目前,深汕合作區的企業在招工上存在難度,但問題不太大。上述人士介紹,因為本地人口少,所以普工不好招,企業大多是從深圳帶過去。為了鼓勵普工,企業會開出更高的工資和提供更好的住宿條件。“很多都是從内地來的外來務工人員,在哪裡就業其實差不多,關鍵看待遇,所以也算不上難招。”
相對而言,難招的是高端人才。深汕合作區處在開發初期,與周邊大城市相比,生活和工作等各種條件都有比較大的距離。入駐深汕合作區的企業為了招攬高端人才,可謂八仙過海,各顯神通。
上述人士介紹,有些企業是從深圳總部直接帶人過去,有些和機器人、人工智能等領域研究能力強的高校簽署協議,在校園内成立研究院,碩士生、博士生畢業後就去深汕合作區工作。
第一财經記者也注意到,最近一年來,由于深汕合作區内部分企業,比如建築類,需要的高端技術人員數量龐大,總部調人已經滿足不了,隻能從外面招人補充。合作區也開始牽頭,帶領企業奔赴深圳招人。
飛地要飛起來,關鍵在管理模式
深汕合作區可謂深圳經濟的一塊“飛地”。“飛地經濟”,是指不同行政地區打破地域管轄限制,“飛出地”一方将産業項目安置到行政上互不隸屬的“飛入地”園區内,通過約定利益分享機制實現互利共赢。
“飛地經濟”不是一個新鮮的概念。它曾被各方寄予美好的期望,但理想很豐滿,現實很骨感。在過去十多年的探索中,全國各地合作建立了衆多的飛地園區,雖然大小不一,模式多樣,發展路徑也不盡相同,卻鮮有“飛地”真正飛起來。

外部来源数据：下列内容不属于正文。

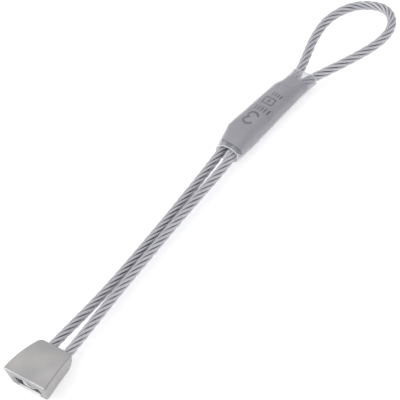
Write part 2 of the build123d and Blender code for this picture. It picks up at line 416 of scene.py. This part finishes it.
def strand(name, helix_radius, radius, first_turn):
    """A scalloped ring carried along a right-hand helix round the rope's line.

    Centre = line + helix radius times (cos(turn) across + sin(turn) upward), where the turn grows
    by a full circle with each lay. Ring radius = radius less the relief in the valleys between
    wires, and the ring itself turns backwards by a full circle with each wire lay. Crest = how
    far the point is from the rope's axis, between the two limits above, less half in a valley.
    """
    turn = (TURN * (rope_distance / ROPE_LAY + first_turn))[:, None]
    outward = np.cos(turn) * across + np.sin(turn) * upward
    centre = rope_line + helix_radius * outward
    tangent = unit(np.gradient(centre, axis=0))
    outward = unit(outward - np.sum(outward * tangent, axis=1, keepdims=True) * tangent)
    beside = np.cross(tangent, outward)
    ring = np.arange(2 * WIRES_SHOWN) * math.pi / WIRES_SHOWN
    ring_radius = radius - WIRE_RELIEF * (np.arange(2 * WIRES_SHOWN) % 2)
    angle = ring[None, :] - (TURN * rope_distance / WIRE_LAY)[:, None]
    vertices = centre[:, None] + ring_radius[None, :, None] * (
        np.cos(angle)[..., None] * outward[:, None] + np.sin(angle)[..., None] * beside[:, None])
    rows, columns = angle.shape
    ends = [list(range(columns))[::-1], list(range((rows - 1) * columns, rows * columns))]
    faces = grid_quads(rows, columns).tolist() + ends
    piece = new_piece(name, vertices, faces, wire_metal)
    # The crest sets the painted shade: low in the grooves, and halved in the valleys between wires.
    from_axis = np.linalg.norm(vertices - rope_line[:, None], axis=2) / ROPE_RADIUS
    wire_valley = np.arange(columns) % 2
    outside = np.clip((from_axis - CREST_START) / CREST_RISE, 0.0, 1.0)
    set_attribute(piece, "crest", outside * (1 - VALLEY_SHADE * wire_valley))
    return piece


strands = [strand(f"rope_strand_{i + 1}", ROPE_RADIUS - STRAND_RADIUS, STRAND_RADIUS,
                  i / STRAND_COUNT) for i in range(STRAND_COUNT)]
for piece in strands:
    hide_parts("rope_strands")
core = strand("rope_core_strand", 0.0, CORE_RADIUS, 0.0)
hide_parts("rope_core")

# %% [markdown]
# ## Label and clear sleeve
#
# Both films are shrunk over the ferrule, so they share one shape: a crowned oval whose two edges
# and half thickness change along the ferrule. It is wide at the ferrule's lower shoulder, where
# the film stands off, it draws in past the upper shoulder, and it flattens over the rope at both
# ends. The table has one row wherever the film changes direction, and a running mean over 1.6 mm
# rounds it as heat does. An oval of power 2.8 is fuller than an ellipse and has no hard corners.
# A Shrinkwrap modifier could follow the ferrule too, but it would cling where real film bridges.

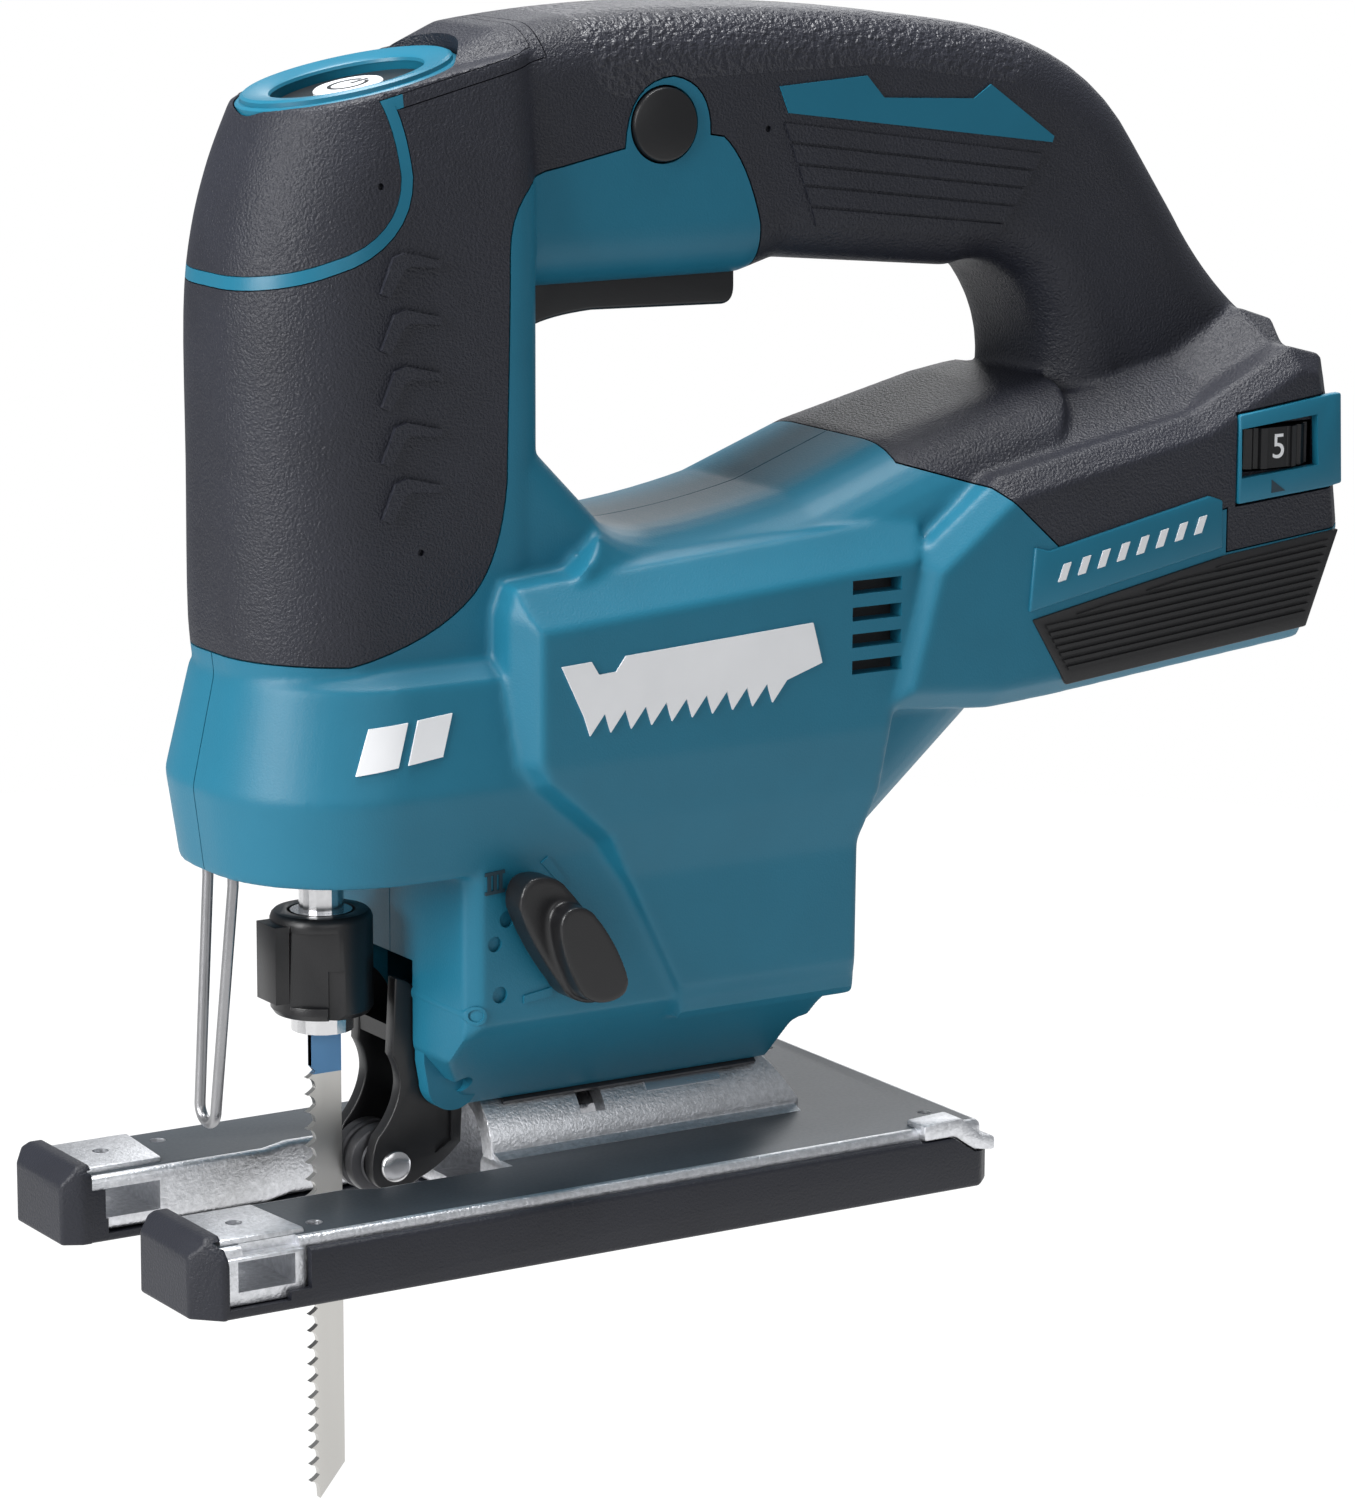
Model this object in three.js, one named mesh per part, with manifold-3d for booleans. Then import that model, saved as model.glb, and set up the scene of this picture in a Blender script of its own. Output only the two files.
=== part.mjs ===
// A cordless D-handle jigsaw, in millimetres.
// +X points to the rear of the tool, +Z up, and -Y is the tool's left side.
// The origin is on the underside of the base, at the middle of its length and width.

import * as THREE from 'three';
import { mergeVertices } from 'three/addons/utils/BufferGeometryUtils.js';
import Module from 'manifold-3d';

const wasm = await Module();
wasm.setup();

// ---------------------------------------------------------------- driving dimensions

const GAP = 0.3;                 // space left between pieces that touch
const WALL = 2.8;                // plastic shell
const COVER = 2.0;               // soft rubber overmould
const SPLIT = 0.1;               // half the seam between the two shell halves

const BASE = { front: -82.5, rear: 82.5, half: 38.5, plateTop: 12.2, hornTop: 13.2, slotHalf: 14.2 };
const FENCE = { front: -74.5, rear: -63.5, low: 4.4, high: 9.8 };   // slots for a rip fence
const BARREL = { axisZ: 12.5, outer: 12, inner: 8.5, front: -10, rearLow: 56, rearHigh: 49 };
const BOLT = { x: 12, r: 2.5, slot: 2.9 };
const SLIDE = 12;                // the base slides this far back for cuts close to a wall

const STROKE = 26;
const ROD = { x: -37.9, r: 4 };
const CRANK = { r: STROKE / 2, z: 70.2, front: -9.5, thick: 6, pinR: 2.6, rollerR: 4.5 };
const GEAR = { module: 1.2, wheel: 40, pinion: 8 };
const MOTOR_Z = CRANK.z + GEAR.module * (GEAR.wheel + GEAR.pinion) / 2;
const GUIDE = { pivotZ: 121.5, low: 74.5, lowTop: 81, high: 116.5, top: 127 };
const BRIDGE = { low: 94.8, top: 102.3 };   // joins the rod to its yoke
const BLADE = { front: -41.4, back: -34.5, tip: -50.1, top: 45, thick: 1.3, pitch: 3 };
const ROLLER = { x: -27.7, z: 12.5, r: 6.5 };
const FORK_PIVOT = { x: -17.6, z: 27.6 };
const EAR = { inner: 8.2, outer: 11.6, r: 5.3 };
const LEVER = { x: -5.5, z: 53.5 };
const GUARD = { x: -60.6, y: 3.8, top: 75, low: 22.5, wire: 1 };

const COLUMN = { front: -59.2, rear: -4, half: 23 };
const HANDLE_HALF = 17.5;
const SHOE_HALF = 37.4;
const LOCK = { x: 22.5, z: 197, r: 6.6 };
const PANEL = { x: -31.2, z: 205.8, tilt: -0.207 };   // top button panel, rising to the rear
const DIAL = { x: 145, z: 132.8, y: -25.2, r: 13, thick: 7.6 };
const BAY = { front: 84, rear: 170, half: 29, top: 105 };

// ---------------------------------------------------------------- materials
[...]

宋丁說:“深汕合作區這塊深圳的飛地,原來發展得也慢,但是後來管理權交給深圳,由深圳單一管理後,才出現了目前快速發展的勢頭。如果按照以往的管理模式,或者像其他城市一樣在城市邊界拿塊地,兩地政府同時來管理,效果可能就不會太好,因為齊抓共管其實是沒人管。”
2018年12月16日,深汕合作區正式舉行揭牌儀式,這是合作區體制機制調整後的标志性事件。同時也意味着,合作區将不再由深圳、汕尾兩市共管,而是轉由深圳全面主導。
宋丁說,發展飛地經濟核心的問題是管理模式的改變。以往的飛地,或者幾個城市共同參與開發的項目,容易出現兩者都不管,或者有利益互相搶。深圳這種模式可以為全國飛地提供一種借鑒。
他認為,把管理權完全交到發展更強的一方之手,對于強化管理效率,增強比較強的一方的投資力度,促進飛地發展,意義重大。現在對于深汕合作區來說,關鍵是要做好深汕之間未來的利益平衡,因為地還是汕尾的,這樣會有利于飛地的管理。